Precious and industrial metals producers have faced sliding prices in the past couple of years. These market developments led to lower profit margins and smaller cash steams for metals companies. These companies had to adjust by selling their assets and reducing capital expenditures. Freeport-McMoRan Copper & Gold (NYSE: FCX ) , an international mining company, faced these problems much like other mining companies. But Freeport-McMoRan also has additional problems that may put the company at a higher risk than its peers. These problems could keep the company's risk level high.
1. Indonesia isn't a friendly place
As laid out in a recent Fool article, Indonesia plays a prime role in Freeport-McMoRan's operations. Even though Indonesia accounted for 12% of its copper sales in the first quarter, most of its gold reserves are in this country. The imposed 25% tax on exports led to a drop in the company's gold and copper sales during the previous quarter. These restrictions, which were intruded back in January, will also increase its production costs; this country's production costs are already the highest of the company's four regions it operates at. Until the company finds a way to reach a relief on this export tax, the higher costs and the risk of future tax restrictions will keep Freeport McMoRan Copper & Gold's level of risk elevated.
2. High debt burden
In terms of debt, other mining companies such as Barrick Gold (NYSE: ABX ) have also faced growing debt and shrinking equity. But Freeport-McMoRan's current situation seems more dire than most of its peers. The company's current level of debt is close to $20.8 billion; back at the end of first quarter of 2013 it was only $10 billion. This burden of debt also contributes to its financial risk: Its debt-to-equity ratio is at 0.98. In comparison,Goldcorp's (NYSE: GG ) ratio is only 0.15, and Newmont Mining's (NYSE: NEM ) debt-to-equity ratio is 0.67.

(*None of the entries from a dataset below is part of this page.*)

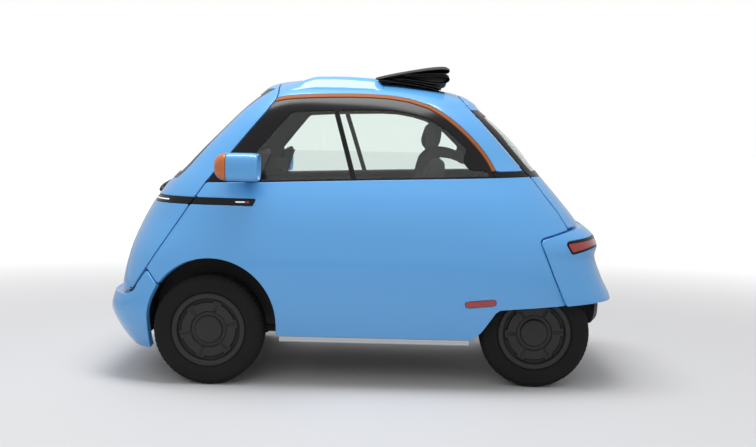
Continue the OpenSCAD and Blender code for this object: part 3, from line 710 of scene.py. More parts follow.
for piece_name, room_of, depth, finish, slot_name, stands, inset, heights, rows in (
        ("window_edge", frame_room, 7, black_glass, "black_gloss", "window_frames", 1.0,
            (1402, 960), 58),
        ("window_bar", bar_room, 16, black_glass, "black_gloss", None, -1.0, (1402, 960), 58),
        ("window_pane", pane_room, 4, glass_clear, "glazing", "side_windows", 4.0,
            (1402, 960), 58),
        ("belt_band", band_room, 10, black_glass, "black_gloss", None, 1.0, (1402, 1010), 58),
        ("window_seal", seal_room, 36, black_glass, "black_gloss", None, 2.0, (1035, 965), 34)):
    left = trimmed_panel(piece_name + "_left", cabin_form, room_of, heights, (38, 150),
        (rows, 170), thick=depth, bend=1.2, inset=inset)
    both_sides(left, finish, stands)

# ---- Window trim strips ----
# A raised orange strip follows the top and rear of each side window. It is a painted
# moulding, bonded to the roof panel.
accent_orange = finished("accent_orange", (0.50, 0.125, 0.016), 0.4, grain_scale=420,
    strength=0.05, dusty=0.05, coat=0.5)


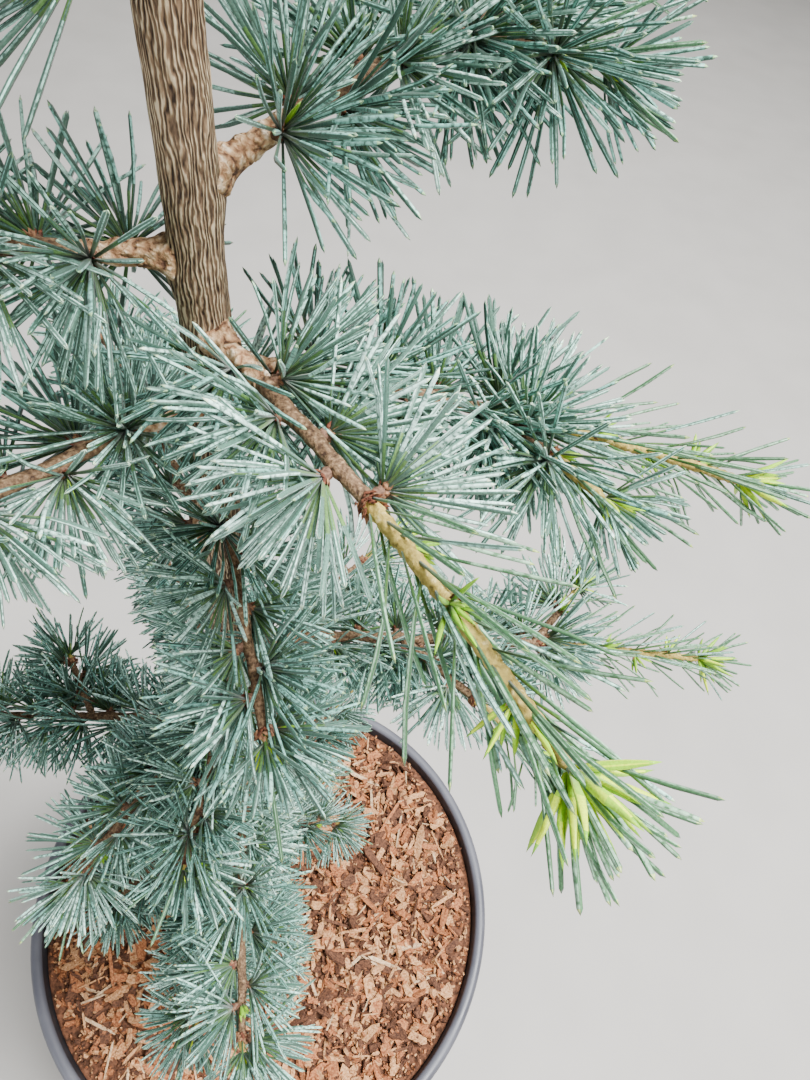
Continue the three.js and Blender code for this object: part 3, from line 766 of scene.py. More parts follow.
def strands_of(tree):
    """Strands that run along the trunk, split and meet: 1 on their crests and 0 between them. It
    is half of 1 + sin(count * turn + push), and the push is noise drawn out along the trunk."""
    outward = add_node(tree, "Attribute", output="Vector", attribute_name="outward")
    parts = add_node(tree, "SeparateXYZ", {"Vector": outward})
    y_and_x = {0: parts.outputs["Y"], 1: parts.outputs["X"]}
    turn = add_node(tree, "Math", y_and_x, "Value", operation="ARCTAN2")
    noise = speckle(tree, STRAND_NOISE_SIZE, 3.0, STRAND_NOISE_STRETCH)
    scaled = {0: noise, 1: 4 * math.pi * STRAND_WAVER}
    push = add_node(tree, "Math", scaled, "Value", operation="MULTIPLY")
    pushed = {0: turn, 1: TRUNK_STRANDS, 2: push}
    phase = add_node(tree, "Math", pushed, "Value", operation="MULTIPLY_ADD")
    wave = add_node(tree, "Math", {0: phase}, "Value", operation="SINE")
    return add_node(tree, "Math", {0: wave, 1: 0.5, 2: 0.5}, "Value", operation="MULTIPLY_ADD")


def plates_of(tree):
    """1 in the middle of each plate, falling to 0 in the creases between plates of about the
    plate size, whose outlines are ragged because noise moves the places that they read. In the
    collar's tone the creases take the dark end, partly as painted shade."""
    place = add_node(tree, "TexCoord", output="Object")
    scale = 1 / (PLATE_SIZE * MM)
    ragged = add_node(tree, "TexNoise", {"Vector": place, "Scale": scale, "Detail": 3.0}, "Color")
    pushed = {0: ragged, 1: (PLATE_RAGGEDNESS * PLATE_SIZE * MM,) * 3, 2: place}
    moved = add_node(tree, "VectorMath", pushed, "Vector", operation="MULTIPLY_ADD")
    middle = add_node(tree, "TexVoronoi", {"Vector": moved, "Scale": scale}, "Distance")
    ends = {"Value": middle, "From Min": 0.8, "From Max": 0.2}
    return add_node(tree, "MapRange", ends, "Result")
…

The company's management is well aware of its high debt and is set to reduce it significantly to $12 billion by 2016. One way of doing so is by selling assets: Freeport-McMoRan's subsidiary recently sold its Eagle Ford shale assets for $3.1 billion in cash. This added cash could substantially reduce its debt burden. But even if the company uses these funds to pay off its debt, its debt-to-equity ratio will remain high at around 0.85.
Freeport-McMoRan's cash on hand has also dropped to only $1.3 billion at the end of March. This puts its quick ratio at 0.25 -- a low liquidity level. The recent asset sale, however, brings its cash on hand back to $4.4 billion and its quick ratio to 0.83.
This year, the company plans to allocate $7.3 billion toward capex. This latest sale could partly finance the company's capex. If the company wants to reduce its debt and maintain a healthy level of liquidity, the rest will have to come from its operating cash flow, which is projected to reach over $7.7 billion this year. But if the situation in Indonesia isn't resolved, this cash flow could be much lower.
The current operational and financial situation of Freeport-McMoRan is far from great. Until the company shows a significant improvement in its Indonesian operations and cuts down its debt burden, other mining companies offer a better option for investors.